GIVEN INFORMATION –
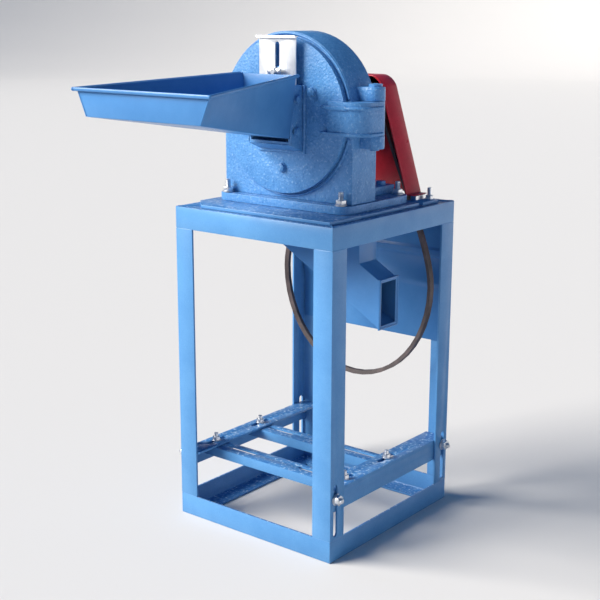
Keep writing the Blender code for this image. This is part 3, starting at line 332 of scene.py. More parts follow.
def metalOf(name, look):
    # bare metal: fine lay of the tool, cloudy colour and roughness
    material, surface = newMaterial(name, {"Metallic": 1.0})
    tree = material.node_tree
    place = addNode(material, "TexCoord").outputs["Object"]
    stretch = addNode(material, "Mapping", {"Scale": look["lay"]}, {"Vector": place})
    cloud = addNode(material, "TexNoise", {"Scale": perMetre(look["cloud"]), "Detail": 4},
                    {"Vector": place})
    lines = addNode(material, "TexNoise", {"Scale": perMetre(look["line"]), "Detail": 2},
                    {"Vector": stretch.outputs[0]})
    mix = addNode(material, "MapRange", {"From Min": 0.34, "From Max": 0.66,
                                         "To Min": 0, "To Max": 1},
                  {"Value": cloud.outputs["Fac"]})
    colour = addNode(material, "Mix", {mixFirst: toLinear(look["tone"]),
                                       mixSecond: toLinear(look["second"])},
                     {mixAmount: mix.outputs[0]}, data_type="RGBA")
    tree.links.new(colour.outputs[mixResult], surface.inputs["Base Color"])
    rough = addNode(material, "MapRange", {"From Min": 0.3, "From Max": 0.7,
                                           "To Min": look["rough"][0],
                                           "To Max": look["rough"][1]},
                    {"Value": lines.outputs["Fac"]})
    tree.links.new(rough.outputs[0], surface.inputs["Roughness"])
    relief = addNode(material, "Bump", {"Strength": 0.35, "Distance": look["relief"] * mm},
                     {"Height": lines.outputs["Fac"]})
    tree.links.new(relief.outputs[0], surface.inputs["Normal"])
    return material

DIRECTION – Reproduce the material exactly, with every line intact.

OUTPUT BELOW –
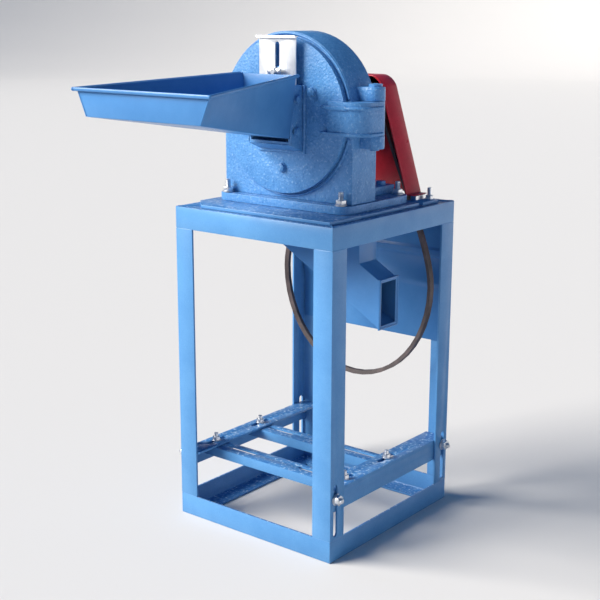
Keep writing the Blender code for this image. This is part 3, starting at line 332 of scene.py. More parts follow.
def metalOf(name, look):
    # bare metal: fine lay of the tool, cloudy colour and roughness
    material, surface = newMaterial(name, {"Metallic": 1.0})
    tree = material.node_tree
    place = addNode(material, "TexCoord").outputs["Object"]
    stretch = addNode(material, "Mapping", {"Scale": look["lay"]}, {"Vector": place})
    cloud = addNode(material, "TexNoise", {"Scale": perMetre(look["cloud"]), "Detail": 4},
                    {"Vector": place})
    lines = addNode(material, "TexNoise", {"Scale": perMetre(look["line"]), "Detail": 2},
                    {"Vector": stretch.outputs[0]})
    mix = addNode(material, "MapRange", {"From Min": 0.34, "From Max": 0.66,
                                         "To Min": 0, "To Max": 1},
                  {"Value": cloud.outputs["Fac"]})
    colour = addNode(material, "Mix", {mixFirst: toLinear(look["tone"]),
                                       mixSecond: toLinear(look["second"])},
                     {mixAmount: mix.outputs[0]}, data_type="RGBA")
    tree.links.new(colour.outputs[mixResult], surface.inputs["Base Color"])
    rough = addNode(material, "MapRange", {"From Min": 0.3, "From Max": 0.7,
                                           "To Min": look["rough"][0],
                                           "To Max": look["rough"][1]},
                    {"Value": lines.outputs["Fac"]})
    tree.links.new(rough.outputs[0], surface.inputs["Roughness"])
    relief = addNode(material, "Bump", {"Strength": 0.35, "Distance": look["relief"] * mm},
                     {"Height": lines.outputs["Fac"]})
    tree.links.new(relief.outputs[0], surface.inputs["Normal"])
    return material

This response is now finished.